Incidentaloma

Ross Scott, John Williams, Mark Beehre and an unknown photographer

curated by Mark Beehre

Photospace Gallery
1st floor, 37 Courtenay Place, Wellington

18 July to 8 August 2025

Opening Thursday, 17 July, 5 to 7pm

Incidentaloma - curator's statement
 
"In medicine, an ‘incidentaloma’ is an unexpected finding on a scan done for some quite unrelated reason, small nodules that are usually nothing but need follow-up to make sure they don’t turn out to be cancerous. One day in the spring of 2010 when I got off my bike after cycling home my right thumb turned white, cold and painful. This was the third time that week, and the doctor in the Emergency Department suggested a CT scan of the aorta to see if there was anything there that might be causing clots to fly off and land in my thumb.
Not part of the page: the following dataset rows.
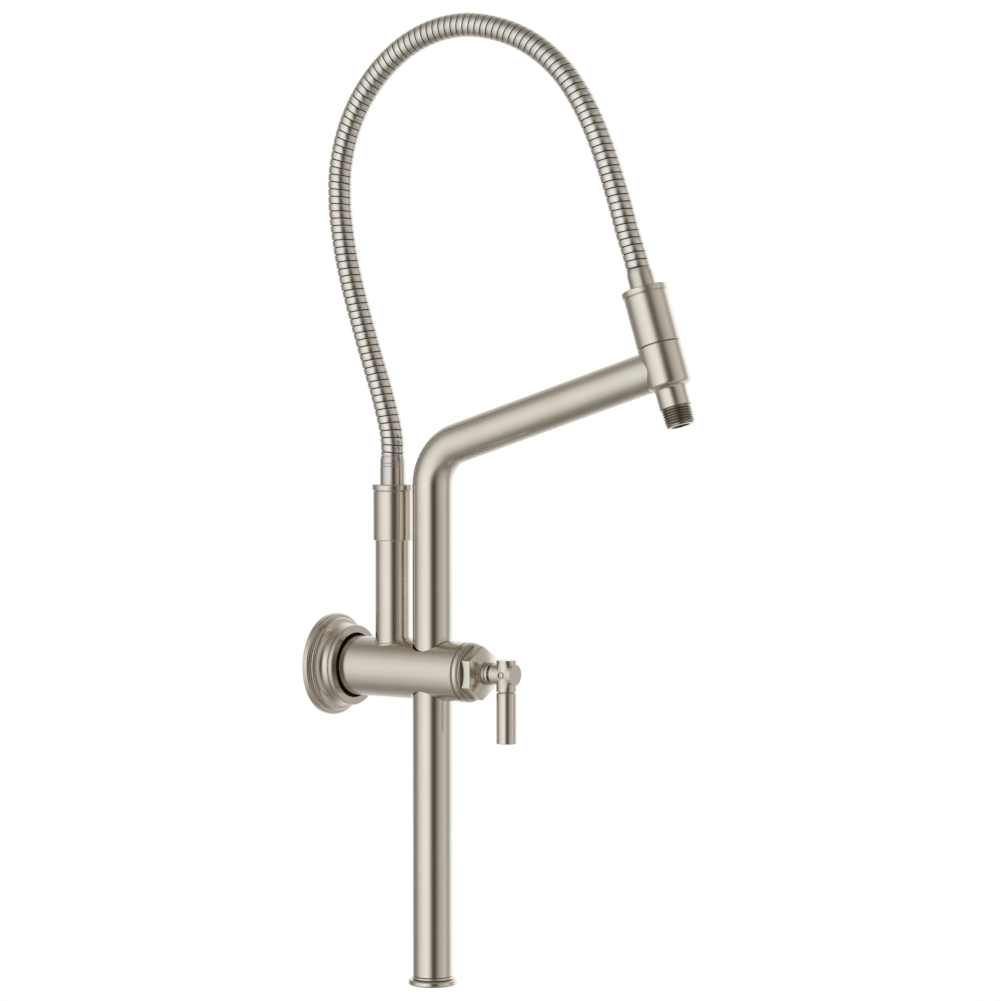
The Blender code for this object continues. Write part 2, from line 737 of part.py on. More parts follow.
def main():
    clear_scene()
    nickel = finish_of("brushed_nickel", (0.55, 0.51, 0.45), 0.3, 1.0)
    steel = finish_of("stainless_steel", (0.5, 0.48, 0.45), 0.28, 1.0)
    brass = finish_of("plain_brass", (0.6, 0.45, 0.22), 0.35, 1.0)
    spring = finish_of("spring_steel", (0.12, 0.12, 0.12), 0.4, 1.0)
    plastic = finish_of("black_acetal", (0.015, 0.015, 0.015), 0.45, 0.0)
    rubber = finish_of("black_rubber", (0.02, 0.02, 0.02), 0.7, 0.0)
    outward = (math.radians(90), 0, 0)
    wall = axis_empty("wall_axis", turn=outward)
    front = axis_empty("clamp_axis", wall, (0, 0, COLUMN_REACH))
    column_axis = axis_empty("column_axis", at=(0, -COLUMN_REACH, 0))
    riser_axis = axis_empty("riser_axis", at=(0, RISER_BEHIND - COLUMN_REACH, 0))
    reach = ARM_LENGTH * math.cos(ARM_RISE)
    height = BEND_HEIGHT + ARM_LENGTH * math.sin(ARM_RISE)
    outlet_axis = axis_empty("outlet_axis", column_axis, (0, -reach, height), (-ARM_RISE, 0, 0))
    make_flange(wall, nickel, rubber)
    make_nipple(wall, brass)
    make_body(wall, riser_axis, column_axis, nickel)
    make_riser(riser_axis, nickel)
    make_guide(column_axis, plastic, spring)
    make_clamp(front, column_axis, plastic, brass, steel, rubber)
    make_bonnet(front, nickel, steel)
    make_handle(front, nickel, steel)
    make_column(column_axis, outlet_axis, nickel)
    make_foot(column_axis, nickel)
    make_outlet(outlet_axis, nickel)
    low_end = make_hose_end(
        "lower", riser_axis, RISER_TOP, LOWER_NUT_RADIUS, LOWER_BARREL, nickel, steel, rubber
    )
    seat = OUTLET_TOP + SPIGOT_LENGTH
    high_end = make_hose_end(
        "upper", outlet_axis, seat, UPPER_NUT_RADIUS, UPPER_BARREL, nickel, steel, rubber
    )
    start = Vector((0, RISER_BEHIND - COLUMN_REACH, low_end + GAP))
    outlet_way = Matrix.Rotation(-ARM_RISE, 3, "X") @ Vector((0, 0, 1))
    end = Vector((0, -COLUMN_REACH - reach, height)) + outlet_way * (high_end + GAP)
    make_hose(start, end, -outlet_way, steel)


main()
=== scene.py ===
import json
import math

import bpy
from mathutils import Matrix, Vector


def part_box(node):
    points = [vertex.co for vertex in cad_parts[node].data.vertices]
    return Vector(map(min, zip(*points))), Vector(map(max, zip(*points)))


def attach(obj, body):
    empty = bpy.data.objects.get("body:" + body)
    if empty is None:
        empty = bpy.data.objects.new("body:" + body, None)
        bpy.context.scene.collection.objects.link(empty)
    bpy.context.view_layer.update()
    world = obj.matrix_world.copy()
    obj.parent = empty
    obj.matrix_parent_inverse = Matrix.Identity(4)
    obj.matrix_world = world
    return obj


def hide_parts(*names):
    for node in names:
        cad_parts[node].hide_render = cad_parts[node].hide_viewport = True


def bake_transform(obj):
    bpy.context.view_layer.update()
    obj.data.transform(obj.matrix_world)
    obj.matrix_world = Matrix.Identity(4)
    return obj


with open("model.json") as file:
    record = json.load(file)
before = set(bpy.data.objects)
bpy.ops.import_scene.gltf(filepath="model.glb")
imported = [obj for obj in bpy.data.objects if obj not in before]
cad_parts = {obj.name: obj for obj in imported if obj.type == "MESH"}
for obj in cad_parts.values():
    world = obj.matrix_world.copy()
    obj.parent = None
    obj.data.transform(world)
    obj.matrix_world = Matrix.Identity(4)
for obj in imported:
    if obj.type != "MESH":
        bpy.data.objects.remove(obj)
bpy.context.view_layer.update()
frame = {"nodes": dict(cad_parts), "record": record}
print("frame loaded")

mm = 0.001
gap = 0.3  # what two touching pieces keep between them, in mm
outward = Matrix.Rotation(math.radians(90), 4, "X")  # a piece's own Z turns to face the room


def middleOf(node):
    low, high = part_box(node)
    return (low + high) / 2


mounts = {mount["name"]: mount for mount in frame["record"]["mounts"]}
outletWay = -Vector(mounts["outlet_end"]["axis"]).normalized()  # up through the outlet to the hose
armRise = math.atan2(outletWay.y, outletWay.z)
columnY = middleOf("foot_cap").y
riserY = middleOf("riser_tube").y
outletEnd = Vector(mounts["outlet_end"]["pos_m"])
outletEnd.x = 0
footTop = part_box("column_tube")[0].z

# camera

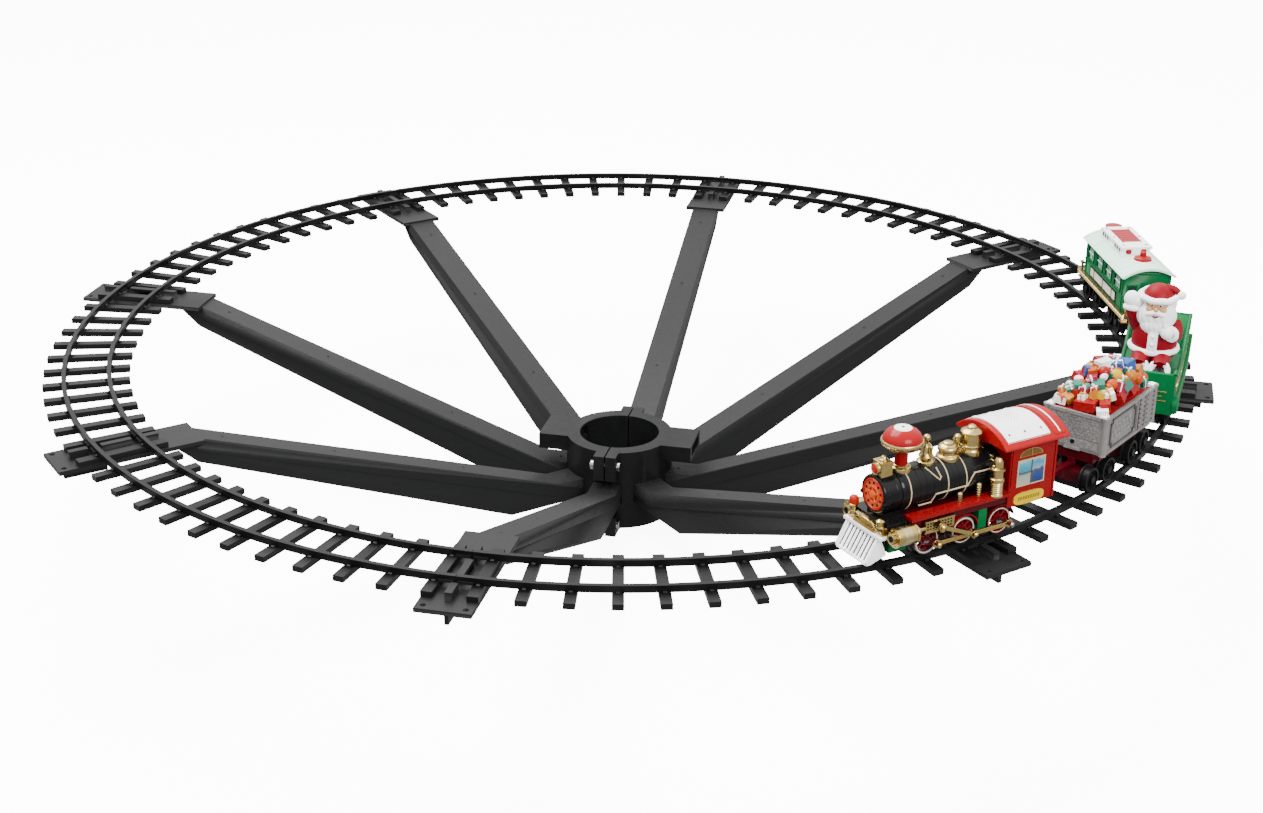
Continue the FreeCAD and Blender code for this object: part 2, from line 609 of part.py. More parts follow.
def bell():
    """The bell on its pedestal, under a round finial."""
    seat = "boiler_level+boiler_radius"
    standing("bell", "bell_place", [
        ("0", f"{seat}-2.5"), ("5", f"{seat}-2.5"), ("5.8", f"{seat}+0.6"), ("3.4", f"{seat}+2"),
        ("3.4", f"{seat}+3.6"), ("4.8", f"{seat}+4"), ("3.6", f"{seat}+6"), ("2.6", f"{seat}+11"),
        ("1.4", f"{seat}+12.6"), ("1.4", f"{seat}+14.4"), ("2.3", f"{seat}+16"),
        ("2.3", f"{seat}+17.6"), ("0", f"{seat}+19.4")])


def headlamp():
    """The box lamp on top of the smokebox."""
    case = box("lamp_case", ("50", "59"), ("-4.8", "4.8"), ("54", "65"))
    rim = rod("lamp_rim", "x", "3.8", "58", "60.6", ("0", "60"))
    knob = rod("lamp_knob", "z", "1.6", "64", "67.6", ("54", "0"))
    drum = rod("lamp_drum", "x", "smokebox_radius", "40", "70", ("0", "boiler_level"))
    solid = fuse("lamp_solid", [case, rim, knob])
    on_ring("headlamp", cut("headlamp", solid, [drum]), LOCO)


def cab():
    """The driver's cab, an open-topped shell, with the footplates along the boiler."""
    side = ("-cab_half", "cab_half")
    inner = ("-cab_half+cab_wall", "cab_half-cab_wall")
    outer = box("cab_outer", ("cab_rear", "boiler_rear"), side, ("cab_bottom", "cab_top"))
    hollow = box("cab_hollow", ("cab_rear+cab_wall", "boiler_rear-cab_wall"), inner,
                 ("plate_top", "cab_top+1"))
    deck_room = box("cab_deck_room", ("cab_rear-1", "boiler_rear+1"), ("-20.1", "20.1"),
                    ("cab_bottom-1", "plate_top"))
    plates = both_sides(lambda suffix, sign: box(
        f"footplate_{suffix}", ("boiler_rear-1", "46"),
        side_span(sign, "boiler_radius+0.6", "footplate_half"), ("plate_top", "footplate_top")))
    slot = box("switch_slot", ("cab_rear-1", "cab_rear+cab_wall+1"), ("-6.3", "6.3"),
               ("32", "36.2"))
    on_ring("cab", cut("cab", fuse("cab_solid", [outer, *plates]), [hollow, deck_room, slot]), LOCO)


def power_switch():
    """The sliding switch in the rear wall of the cab."""
    knob = box("switch_knob", ("cab_rear-1.4", "cab_rear+1"), ("-2.9", "2.9"), ("32.3", "35.9"))
    plate = box("switch_plate", ("cab_rear+cab_wall+0.1", "cab_rear+cab_wall+1.4"),
                ("-10", "10"), ("30", "38"))
    neck = box("switch_neck", ("cab_rear", "cab_rear+cab_wall+0.6"), ("-2.9", "2.9"),
               ("32.3", "35.9"))
    on_ring("power_switch", fuse("power_switch", [knob, neck, plate]), LOCO)


def vault(name, half, crown, eave, low, x):
    """An arched block over a car: a circular crown over flat eaves, flat underneath."""
    radius = f"((({half})^2+(({crown})-({eave}))^2)/(2*(({crown})-({eave}))))"
    barrel = rod(name + "_barrel", "x", radius, x[0], x[1], ("0", f"({crown})-{radius}"))
    block = box(name + "_block", x, (f"-({half})", half), (low, f"({crown})+1"))
    return common(name, [barrel, block])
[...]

There wasn’t, but what the scan did show was a small lesion, less than a centimetre, in the middle lobe of my right lung: an incidentaloma.
 
"‘It’s a scrappy little thing,’ said the respiratory colleague whom I consulted, but after the 18-month follow-up scan he was less sanguine. ‘This thing’s grown,’ he said in his mellifluous Welsh accent. ‘You’ll have to have it out.’ The surgeon I saw recommended a wedge resection, removing just enough lung to get rid of the lesion. Eleven days later my partner Ross and I sat in his office as he passed the pathologist’s report across the desk. ‘Sections of lung show adenocarcinoma … excision appears complete.’ He was kind and earnest in an awkward, schoolboyish sort of way, and later I said to my friends, ‘When I had cancer I didn’t want empathy or bedside manner. I wanted a surgeon with a sharp knife.’ 
 
"To maximise the chance of cure I was advised to go on and have a right middle lobectomy, removing all the part of the lung that had contained the tumour along with the regional lymph nodes. On 11 June 2012 I was back in hospital for this much bigger operation. I documented the whole process photographically. In the ward my friend John Williams and my partner Ross Scott took photographs, and in the operating theatre I gave a camera to the anaesthetic technician to record the surgery itself. The pictures tell the story."